Director: Rupert Sanders
Starring: Kristen Stewart, Chris Hemsworth, Charlize Theron
UK Release date: 30 May 2012
Certificate: 12A (127 mins)

It is commonplace to say of fairy tales that they link us in some way to a collective and collected past. This was the intention of the Grimm brothers when they went about their Romantic task of finding the stories that fitted their narrative of a pure German folk-literature, and we see a similar, though more nuanced analysis of fairy tales in the 20th century by writers such as T.S. Eliot and Karen Armstrong. Fairy tales, the theory goes, are archetypal stories that link us to fundamental human concerns; they are always relevant because they are timeless (‘once upon a time…’) and placeless (‘in a faraway kingdom…’), and their characters are universal types (‘there lived a beautiful princess…’). Snow White and the Huntsman is yet another re-telling of the story of the beautiful, pure-hearted princess pursued by her envious step-mother. In a strange coincidence it comes out at the same time as Mirror Mirror – but perhaps not so strange, for the past decade has seen our megaplexes swarming with fairies, gods, goblins and vampires.

Faced with the choice between Snow White and the Huntsman and Mirror Mirror, the discerning child will likely choose the former. It is visually much more mature and its self-proclaimed ‘twist’ – the huntsman ordered to dispatch Snow White in the forest decides to accompany and protect her – almost sets up an interesting love-triangle (the prince in this version fails to awake Snow White; the older Huntsman’s kiss is far more vivifying); but eventually the film opts to play it safe with the standard blockbuster narrative and characterisation.

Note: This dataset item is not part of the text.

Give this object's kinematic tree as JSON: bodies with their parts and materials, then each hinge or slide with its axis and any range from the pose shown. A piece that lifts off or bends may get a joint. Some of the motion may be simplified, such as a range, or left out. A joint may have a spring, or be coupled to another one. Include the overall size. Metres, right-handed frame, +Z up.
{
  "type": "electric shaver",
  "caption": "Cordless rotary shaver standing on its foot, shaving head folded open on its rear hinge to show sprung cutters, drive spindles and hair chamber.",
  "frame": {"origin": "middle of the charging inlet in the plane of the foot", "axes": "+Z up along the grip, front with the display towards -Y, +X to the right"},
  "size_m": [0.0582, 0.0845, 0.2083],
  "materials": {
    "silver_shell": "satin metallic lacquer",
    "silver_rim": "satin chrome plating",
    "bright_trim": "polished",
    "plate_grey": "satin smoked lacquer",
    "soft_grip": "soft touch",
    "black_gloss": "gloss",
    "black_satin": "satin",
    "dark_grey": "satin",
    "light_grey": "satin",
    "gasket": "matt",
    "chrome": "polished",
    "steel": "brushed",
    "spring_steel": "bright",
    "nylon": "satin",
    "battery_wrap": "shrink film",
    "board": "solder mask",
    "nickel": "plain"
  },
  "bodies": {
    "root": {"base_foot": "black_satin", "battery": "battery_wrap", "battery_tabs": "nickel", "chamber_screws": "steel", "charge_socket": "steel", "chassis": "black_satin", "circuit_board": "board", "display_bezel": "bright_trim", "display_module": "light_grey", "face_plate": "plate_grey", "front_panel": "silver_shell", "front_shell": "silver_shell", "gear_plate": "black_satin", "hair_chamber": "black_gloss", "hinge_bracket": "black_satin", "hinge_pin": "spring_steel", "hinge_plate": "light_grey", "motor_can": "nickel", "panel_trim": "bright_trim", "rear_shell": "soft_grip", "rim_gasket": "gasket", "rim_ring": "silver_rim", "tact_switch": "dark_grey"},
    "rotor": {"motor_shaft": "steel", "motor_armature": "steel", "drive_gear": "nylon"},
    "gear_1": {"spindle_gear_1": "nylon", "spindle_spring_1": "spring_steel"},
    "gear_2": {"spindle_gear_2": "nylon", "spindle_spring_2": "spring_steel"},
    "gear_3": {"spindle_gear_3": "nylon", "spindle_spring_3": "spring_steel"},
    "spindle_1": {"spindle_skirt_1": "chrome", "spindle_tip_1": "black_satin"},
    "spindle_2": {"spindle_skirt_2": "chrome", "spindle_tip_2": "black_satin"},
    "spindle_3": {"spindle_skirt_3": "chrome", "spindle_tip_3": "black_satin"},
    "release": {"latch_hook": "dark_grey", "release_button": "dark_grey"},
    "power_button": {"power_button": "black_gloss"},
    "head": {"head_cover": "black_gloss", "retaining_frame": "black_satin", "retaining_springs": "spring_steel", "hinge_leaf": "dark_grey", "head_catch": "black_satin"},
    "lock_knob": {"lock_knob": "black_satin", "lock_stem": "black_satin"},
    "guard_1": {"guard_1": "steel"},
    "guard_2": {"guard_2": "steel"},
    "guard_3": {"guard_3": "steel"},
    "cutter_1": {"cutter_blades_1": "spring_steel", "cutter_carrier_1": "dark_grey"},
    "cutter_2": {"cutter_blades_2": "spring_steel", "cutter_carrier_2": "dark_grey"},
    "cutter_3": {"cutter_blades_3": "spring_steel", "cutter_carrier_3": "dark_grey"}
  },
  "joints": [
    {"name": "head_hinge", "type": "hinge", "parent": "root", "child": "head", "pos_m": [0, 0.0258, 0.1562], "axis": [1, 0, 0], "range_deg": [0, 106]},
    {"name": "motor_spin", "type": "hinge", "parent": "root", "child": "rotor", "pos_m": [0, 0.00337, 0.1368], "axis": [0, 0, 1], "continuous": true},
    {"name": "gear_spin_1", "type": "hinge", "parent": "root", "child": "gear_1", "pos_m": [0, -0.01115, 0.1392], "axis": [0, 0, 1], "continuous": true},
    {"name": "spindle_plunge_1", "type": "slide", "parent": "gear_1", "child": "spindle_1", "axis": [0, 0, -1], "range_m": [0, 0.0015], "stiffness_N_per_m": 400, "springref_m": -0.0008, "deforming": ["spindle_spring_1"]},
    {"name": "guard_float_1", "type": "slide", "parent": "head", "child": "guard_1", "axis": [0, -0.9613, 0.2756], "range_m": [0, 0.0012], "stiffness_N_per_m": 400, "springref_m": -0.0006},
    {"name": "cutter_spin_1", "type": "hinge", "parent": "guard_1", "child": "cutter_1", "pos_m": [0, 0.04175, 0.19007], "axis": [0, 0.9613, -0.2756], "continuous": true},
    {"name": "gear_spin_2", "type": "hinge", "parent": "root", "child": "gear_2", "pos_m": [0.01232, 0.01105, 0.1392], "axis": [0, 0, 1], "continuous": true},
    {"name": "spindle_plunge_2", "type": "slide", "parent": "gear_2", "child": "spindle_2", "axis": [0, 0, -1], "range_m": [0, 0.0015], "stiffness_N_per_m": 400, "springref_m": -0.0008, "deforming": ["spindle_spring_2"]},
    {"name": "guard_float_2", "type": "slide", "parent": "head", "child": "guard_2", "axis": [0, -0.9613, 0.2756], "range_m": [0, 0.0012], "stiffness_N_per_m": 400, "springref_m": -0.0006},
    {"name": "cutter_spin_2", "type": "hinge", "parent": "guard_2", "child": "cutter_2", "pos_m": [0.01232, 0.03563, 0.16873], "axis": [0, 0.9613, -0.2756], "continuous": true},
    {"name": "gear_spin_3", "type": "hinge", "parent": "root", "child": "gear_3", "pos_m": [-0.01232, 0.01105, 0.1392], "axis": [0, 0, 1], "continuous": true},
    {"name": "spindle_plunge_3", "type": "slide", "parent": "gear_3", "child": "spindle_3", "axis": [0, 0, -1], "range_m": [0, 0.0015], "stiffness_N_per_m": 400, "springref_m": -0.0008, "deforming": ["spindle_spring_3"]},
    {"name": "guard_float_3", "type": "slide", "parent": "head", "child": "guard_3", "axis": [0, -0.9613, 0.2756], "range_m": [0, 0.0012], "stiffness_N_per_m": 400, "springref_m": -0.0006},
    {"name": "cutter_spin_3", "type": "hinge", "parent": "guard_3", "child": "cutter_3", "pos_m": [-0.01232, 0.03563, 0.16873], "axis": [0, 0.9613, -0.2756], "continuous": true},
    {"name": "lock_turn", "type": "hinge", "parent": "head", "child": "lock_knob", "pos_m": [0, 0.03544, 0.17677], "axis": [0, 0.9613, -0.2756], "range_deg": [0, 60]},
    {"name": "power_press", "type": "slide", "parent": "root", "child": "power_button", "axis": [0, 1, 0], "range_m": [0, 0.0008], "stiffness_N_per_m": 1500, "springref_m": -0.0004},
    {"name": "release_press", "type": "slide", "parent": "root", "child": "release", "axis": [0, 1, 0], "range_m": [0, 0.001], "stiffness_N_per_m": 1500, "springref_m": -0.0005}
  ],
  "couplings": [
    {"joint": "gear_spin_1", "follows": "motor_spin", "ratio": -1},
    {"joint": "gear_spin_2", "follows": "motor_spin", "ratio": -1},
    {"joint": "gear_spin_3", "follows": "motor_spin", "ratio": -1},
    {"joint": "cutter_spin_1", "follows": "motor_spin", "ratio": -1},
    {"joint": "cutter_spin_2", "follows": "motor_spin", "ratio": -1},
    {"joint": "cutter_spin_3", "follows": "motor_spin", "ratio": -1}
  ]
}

Those who remember the Disney version will, I think, be largely placated by the newcomer’s attitude: Snow White and the Huntsman curtseys to its animated ancestor with a few recreated classic scenes, and the transformation of the loveable dwarves into seven angry blokes who have been seemingly turfed out of the nearest pub for having funny hairstyles works well in context. There’s even a witty line, as the dwarves wade through a sewer to invade the evil queen’s castle, one of them comments, ‘Hi ho lads, it’s work time for us’ (though this is followed up by the unfortunate, Ricky Gervais-inspired ‘How low can the dwarf race go?’). The dark forest and the paradisiacal land of the white stag are given makeovers by special effects that in Disney’s day would have been the stuff of fairydust. But the film is neither as funny as Shrek nor any more dazzling than its contemporaries, and the overall feel is of a studio playing it safe.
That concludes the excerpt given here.